(Entries with parts and joints)

########

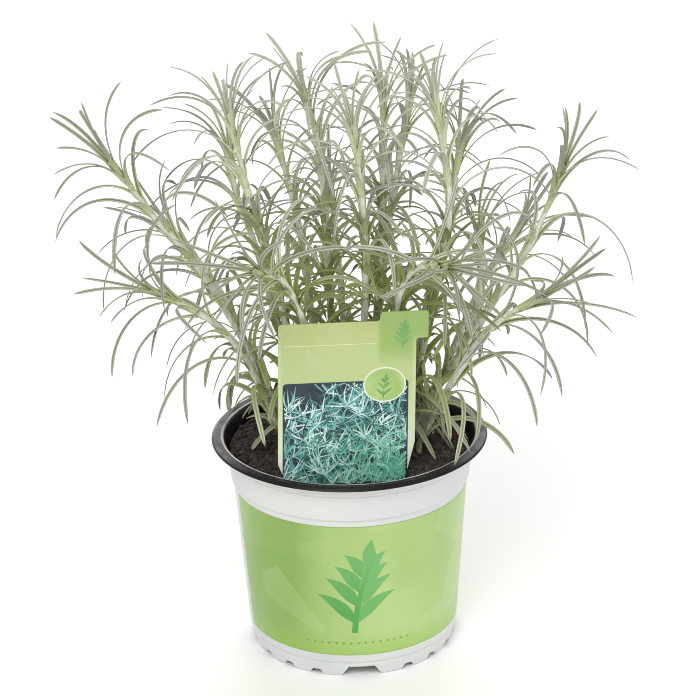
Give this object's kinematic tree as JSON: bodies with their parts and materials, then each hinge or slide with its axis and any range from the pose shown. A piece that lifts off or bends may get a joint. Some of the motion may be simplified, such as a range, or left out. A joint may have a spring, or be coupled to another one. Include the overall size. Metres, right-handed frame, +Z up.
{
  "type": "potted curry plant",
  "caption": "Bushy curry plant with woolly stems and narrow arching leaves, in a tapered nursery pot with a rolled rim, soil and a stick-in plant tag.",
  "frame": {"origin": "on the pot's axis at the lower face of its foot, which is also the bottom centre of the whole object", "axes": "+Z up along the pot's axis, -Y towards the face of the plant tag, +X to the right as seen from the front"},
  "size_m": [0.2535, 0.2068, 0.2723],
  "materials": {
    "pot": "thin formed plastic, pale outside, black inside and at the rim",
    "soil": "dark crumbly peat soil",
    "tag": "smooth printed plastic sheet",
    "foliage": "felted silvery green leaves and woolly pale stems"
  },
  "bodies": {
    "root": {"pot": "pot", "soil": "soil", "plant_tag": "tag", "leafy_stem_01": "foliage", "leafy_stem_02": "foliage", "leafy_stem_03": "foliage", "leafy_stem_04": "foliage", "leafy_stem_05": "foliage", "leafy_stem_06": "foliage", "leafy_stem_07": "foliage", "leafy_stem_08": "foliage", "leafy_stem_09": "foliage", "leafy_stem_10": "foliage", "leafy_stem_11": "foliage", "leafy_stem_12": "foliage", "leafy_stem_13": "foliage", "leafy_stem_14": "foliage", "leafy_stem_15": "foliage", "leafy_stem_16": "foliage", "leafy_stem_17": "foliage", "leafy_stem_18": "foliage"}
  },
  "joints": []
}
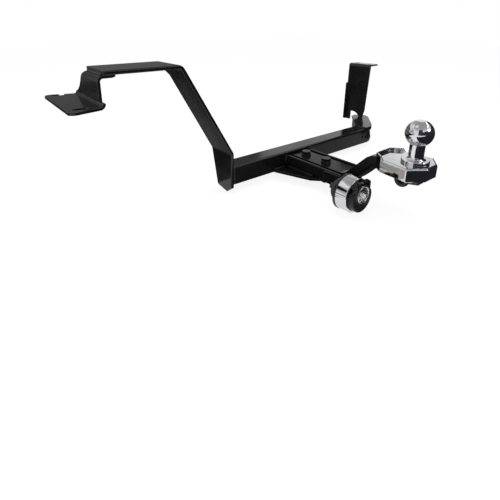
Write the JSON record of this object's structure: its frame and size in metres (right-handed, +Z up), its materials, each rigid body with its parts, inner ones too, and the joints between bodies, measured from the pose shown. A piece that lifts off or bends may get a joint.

########

## Problem details
Print all the data exactly.

## Task response
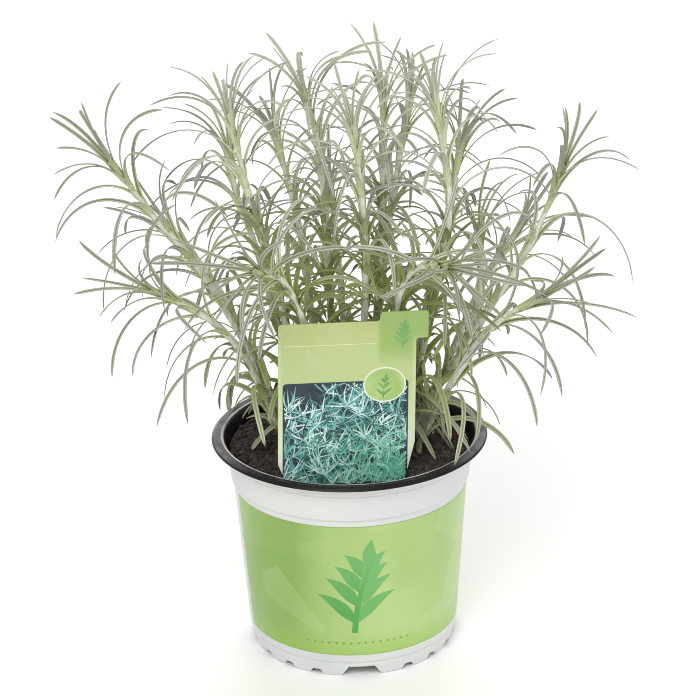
Give this object's kinematic tree as JSON: bodies with their parts and materials, then each hinge or slide with its axis and any range from the pose shown. A piece that lifts off or bends may get a joint. Some of the motion may be simplified, such as a range, or left out. A joint may have a spring, or be coupled to another one. Include the overall size. Metres, right-handed frame, +Z up.
{
  "type": "potted curry plant",
  "caption": "Bushy curry plant with woolly stems and narrow arching leaves, in a tapered nursery pot with a rolled rim, soil and a stick-in plant tag.",
  "frame": {"origin": "on the pot's axis at the lower face of its foot, which is also the bottom centre of the whole object", "axes": "+Z up along the pot's axis, -Y towards the face of the plant tag, +X to the right as seen from the front"},
  "size_m": [0.2535, 0.2068, 0.2723],
  "materials": {
    "pot": "thin formed plastic, pale outside, black inside and at the rim",
    "soil": "dark crumbly peat soil",
    "tag": "smooth printed plastic sheet",
    "foliage": "felted silvery green leaves and woolly pale stems"
  },
  "bodies": {
    "root": {"pot": "pot", "soil": "soil", "plant_tag": "tag", "leafy_stem_01": "foliage", "leafy_stem_02": "foliage", "leafy_stem_03": "foliage", "leafy_stem_04": "foliage", "leafy_stem_05": "foliage", "leafy_stem_06": "foliage", "leafy_stem_07": "foliage", "leafy_stem_08": "foliage", "leafy_stem_09": "foliage", "leafy_stem_10": "foliage", "leafy_stem_11": "foliage", "leafy_stem_12": "foliage", "leafy_stem_13": "foliage", "leafy_stem_14": "foliage", "leafy_stem_15": "foliage", "leafy_stem_16": "foliage", "leafy_stem_17": "foliage", "leafy_stem_18": "foliage"}
  },
  "joints": []
}
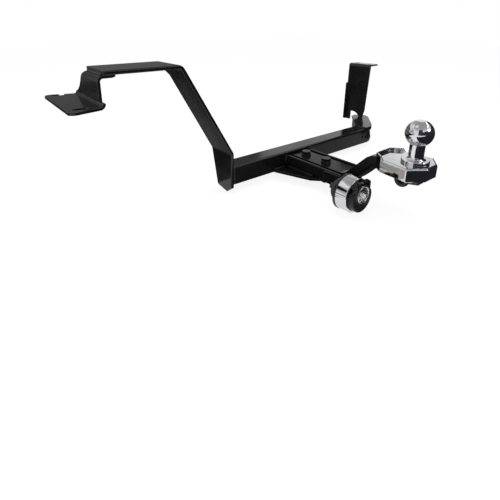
Write the JSON record of this object's structure: its frame and size in metres (right-handed, +Z up), its materials, each rigid body with its parts, inner ones too, and the joints between bodies, measured from the pose shown. A piece that lifts off or bends may get a joint.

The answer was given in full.